Recall the scene: His throne was a cross, His crown was made of thorns, His courtiers were His executioners, and the people closest to Him were common criminals.  What kind of king is this?

Why do we call Him a king at all?

The cross shows us what kind of king Jesus is: He is one who cares for us right to the end.  He cares enough to suffer and die.  He cares enough to be misunderstood and rejected.  He cares enough to seem a failure, prepared to make any sacrifice for the sake of those he loves.

We heard in our 1st reading that the Israelites made David their king.  What they expected of a king was that he be like God.  For them, that meant especially that the king should look after and defend those who couldn’t look after themselves. 

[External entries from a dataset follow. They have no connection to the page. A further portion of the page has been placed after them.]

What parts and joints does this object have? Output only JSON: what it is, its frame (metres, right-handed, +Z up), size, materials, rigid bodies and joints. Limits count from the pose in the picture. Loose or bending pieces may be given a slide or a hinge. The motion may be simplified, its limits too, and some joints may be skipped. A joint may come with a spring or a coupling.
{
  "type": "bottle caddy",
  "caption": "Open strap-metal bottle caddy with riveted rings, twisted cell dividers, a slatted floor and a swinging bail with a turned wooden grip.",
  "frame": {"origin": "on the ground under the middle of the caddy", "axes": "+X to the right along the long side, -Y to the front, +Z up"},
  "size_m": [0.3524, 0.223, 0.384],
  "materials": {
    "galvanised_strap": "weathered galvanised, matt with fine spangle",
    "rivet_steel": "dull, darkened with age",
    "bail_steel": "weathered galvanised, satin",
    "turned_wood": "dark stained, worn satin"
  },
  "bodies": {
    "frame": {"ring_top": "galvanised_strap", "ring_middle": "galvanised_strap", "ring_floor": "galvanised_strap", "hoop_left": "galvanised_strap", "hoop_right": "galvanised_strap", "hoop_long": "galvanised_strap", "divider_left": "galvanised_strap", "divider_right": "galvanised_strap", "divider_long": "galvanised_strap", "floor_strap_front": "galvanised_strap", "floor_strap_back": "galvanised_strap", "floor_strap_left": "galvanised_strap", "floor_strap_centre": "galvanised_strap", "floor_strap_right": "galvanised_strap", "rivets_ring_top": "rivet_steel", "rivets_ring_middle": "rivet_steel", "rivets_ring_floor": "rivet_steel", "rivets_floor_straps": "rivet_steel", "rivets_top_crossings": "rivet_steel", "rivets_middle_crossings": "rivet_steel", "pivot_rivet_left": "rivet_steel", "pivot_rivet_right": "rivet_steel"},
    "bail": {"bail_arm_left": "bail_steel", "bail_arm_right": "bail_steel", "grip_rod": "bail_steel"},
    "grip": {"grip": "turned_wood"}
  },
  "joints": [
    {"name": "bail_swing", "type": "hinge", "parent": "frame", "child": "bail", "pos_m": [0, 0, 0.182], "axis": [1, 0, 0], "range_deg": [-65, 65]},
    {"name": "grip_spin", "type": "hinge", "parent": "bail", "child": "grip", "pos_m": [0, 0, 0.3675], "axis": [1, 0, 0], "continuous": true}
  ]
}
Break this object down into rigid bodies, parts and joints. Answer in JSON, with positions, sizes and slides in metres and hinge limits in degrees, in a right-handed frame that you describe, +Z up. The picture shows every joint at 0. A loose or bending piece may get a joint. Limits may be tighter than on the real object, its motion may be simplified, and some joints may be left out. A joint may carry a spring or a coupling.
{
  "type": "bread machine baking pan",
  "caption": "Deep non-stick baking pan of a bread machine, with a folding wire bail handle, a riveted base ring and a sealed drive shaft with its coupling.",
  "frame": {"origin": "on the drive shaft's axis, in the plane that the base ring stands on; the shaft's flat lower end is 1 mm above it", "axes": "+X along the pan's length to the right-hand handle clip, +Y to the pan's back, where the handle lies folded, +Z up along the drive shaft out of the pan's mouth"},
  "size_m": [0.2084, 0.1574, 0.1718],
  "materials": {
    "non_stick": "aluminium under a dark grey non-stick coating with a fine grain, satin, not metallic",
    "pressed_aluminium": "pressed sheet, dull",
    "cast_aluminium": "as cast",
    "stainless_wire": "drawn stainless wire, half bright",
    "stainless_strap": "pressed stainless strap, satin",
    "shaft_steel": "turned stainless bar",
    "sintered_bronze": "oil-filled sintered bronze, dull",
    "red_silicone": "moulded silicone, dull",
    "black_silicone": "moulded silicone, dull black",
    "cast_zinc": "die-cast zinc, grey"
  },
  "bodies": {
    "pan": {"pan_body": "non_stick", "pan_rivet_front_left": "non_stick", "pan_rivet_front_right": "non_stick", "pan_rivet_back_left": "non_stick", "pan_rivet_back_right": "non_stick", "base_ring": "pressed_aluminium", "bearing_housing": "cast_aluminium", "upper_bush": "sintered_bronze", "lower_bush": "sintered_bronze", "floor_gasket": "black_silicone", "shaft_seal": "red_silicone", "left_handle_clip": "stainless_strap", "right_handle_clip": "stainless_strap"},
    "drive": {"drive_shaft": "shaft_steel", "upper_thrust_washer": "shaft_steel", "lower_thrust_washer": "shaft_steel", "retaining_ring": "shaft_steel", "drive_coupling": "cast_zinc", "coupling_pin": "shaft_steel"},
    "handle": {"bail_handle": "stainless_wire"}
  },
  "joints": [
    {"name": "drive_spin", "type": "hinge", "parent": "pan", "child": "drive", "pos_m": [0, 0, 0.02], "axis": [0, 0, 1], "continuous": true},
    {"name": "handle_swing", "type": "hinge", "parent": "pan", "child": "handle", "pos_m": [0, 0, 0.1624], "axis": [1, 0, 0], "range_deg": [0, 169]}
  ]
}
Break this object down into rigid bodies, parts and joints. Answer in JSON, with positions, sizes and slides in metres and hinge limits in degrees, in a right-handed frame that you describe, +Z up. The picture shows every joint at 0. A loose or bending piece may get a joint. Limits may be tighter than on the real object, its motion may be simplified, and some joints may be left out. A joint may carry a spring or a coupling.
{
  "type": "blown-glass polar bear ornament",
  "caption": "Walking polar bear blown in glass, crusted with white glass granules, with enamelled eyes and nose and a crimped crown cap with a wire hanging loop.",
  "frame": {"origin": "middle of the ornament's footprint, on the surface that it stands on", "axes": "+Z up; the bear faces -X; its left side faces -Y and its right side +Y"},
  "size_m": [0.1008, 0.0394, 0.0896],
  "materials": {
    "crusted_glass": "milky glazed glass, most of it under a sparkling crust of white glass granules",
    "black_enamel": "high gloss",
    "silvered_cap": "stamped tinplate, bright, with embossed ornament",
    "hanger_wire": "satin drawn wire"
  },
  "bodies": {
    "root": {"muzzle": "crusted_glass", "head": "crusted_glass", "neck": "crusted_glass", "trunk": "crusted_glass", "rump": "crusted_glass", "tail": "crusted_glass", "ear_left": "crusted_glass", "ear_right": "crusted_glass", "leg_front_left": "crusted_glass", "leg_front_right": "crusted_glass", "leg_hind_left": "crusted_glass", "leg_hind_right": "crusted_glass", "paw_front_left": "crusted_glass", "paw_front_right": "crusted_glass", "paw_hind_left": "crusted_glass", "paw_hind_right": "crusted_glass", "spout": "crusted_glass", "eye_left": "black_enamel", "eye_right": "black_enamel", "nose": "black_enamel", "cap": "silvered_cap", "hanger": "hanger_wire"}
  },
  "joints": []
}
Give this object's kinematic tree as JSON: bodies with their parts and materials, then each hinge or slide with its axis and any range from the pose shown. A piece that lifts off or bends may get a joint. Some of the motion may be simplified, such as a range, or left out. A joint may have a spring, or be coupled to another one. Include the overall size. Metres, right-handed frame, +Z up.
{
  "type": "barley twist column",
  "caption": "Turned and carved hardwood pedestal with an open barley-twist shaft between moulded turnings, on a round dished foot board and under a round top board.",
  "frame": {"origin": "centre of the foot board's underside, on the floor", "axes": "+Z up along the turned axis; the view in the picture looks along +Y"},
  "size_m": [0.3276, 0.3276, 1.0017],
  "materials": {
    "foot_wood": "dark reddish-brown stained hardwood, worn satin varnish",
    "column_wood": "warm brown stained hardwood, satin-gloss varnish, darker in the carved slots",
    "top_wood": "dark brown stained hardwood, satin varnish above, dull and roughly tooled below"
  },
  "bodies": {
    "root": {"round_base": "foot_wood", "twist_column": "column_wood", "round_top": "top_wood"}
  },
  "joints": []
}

The king was the one who had to tend the weakest and the helpless, the powerless, the vulnerable.  He was to have a special concern for widows, orphans, the stranger, for the poor.

So, on today’s Feast of Christ the King, we hear in our Gospel of Christ the King, dying on the cross.  And it is at this moment that He is at His most God-like.  He is the Man who shows us - fully and uniquely - what God is like, because He gives and doesn’t count the cost.

He gives everything He has in order to protect those he loves - and that includes us here today.  He saves the weak and helpless, people unable to do very much for themselves. 

He loves you and me literally to death.

Christ asks us, His followers, to be kings and queens like Him.  That means looking out for others, taking care of the weak and the poor, those without friends or families to care for them properly, those without hope for the future, those without any real sense of their own value. 

He wants us to be kings and queens to these people, to care for them, even if it costs us, even if it isn’t easy, even if it means we get rejected and misunderstood.

Hasn’t that been the pervading theme that Pope Francis been teaching us throughout this Extraordinary Jubilee Year of Mercy - to be mindful of and to extend ourselves to the vulnerable, the marginalized, the poor, the forgotten?

Certainly, through the census visits we made recently in our local parishes, we have come to appreciate even more that we must reach out to our neighbors.  We cannot be indifferent to the hurting.

As we formally close the Jubilee Holy Door of Mercy at our St. Mary’s Cathedral, we thank God for the graces of mercy we have received and thank Him for the blessings of mercy we try to be for others.

There is a traditional prayer which says: “Christ has no hands but our hands to do His work today; no feet but our feet to lead people in His ways; no tongue but our tongue to tell them how He died, and no help but our help to bring people to His side.” 

As disciples in mission, as members of God’s royal family, we are to offer people the love of God.  Where else will they find it?  We are invited to show people in practical ways how loving and merciful God is. 
To be royal like Christ, we need to be associated with the unattractive and unpopular, people who are different, laughed at and mocked.  We are truly kings and queens when we put flesh and blood on God’s love for humanity. 

We thank God for this graced Year of Mercy and pray to be mercy in motion every day. 

May God be praised…forever may God be praised!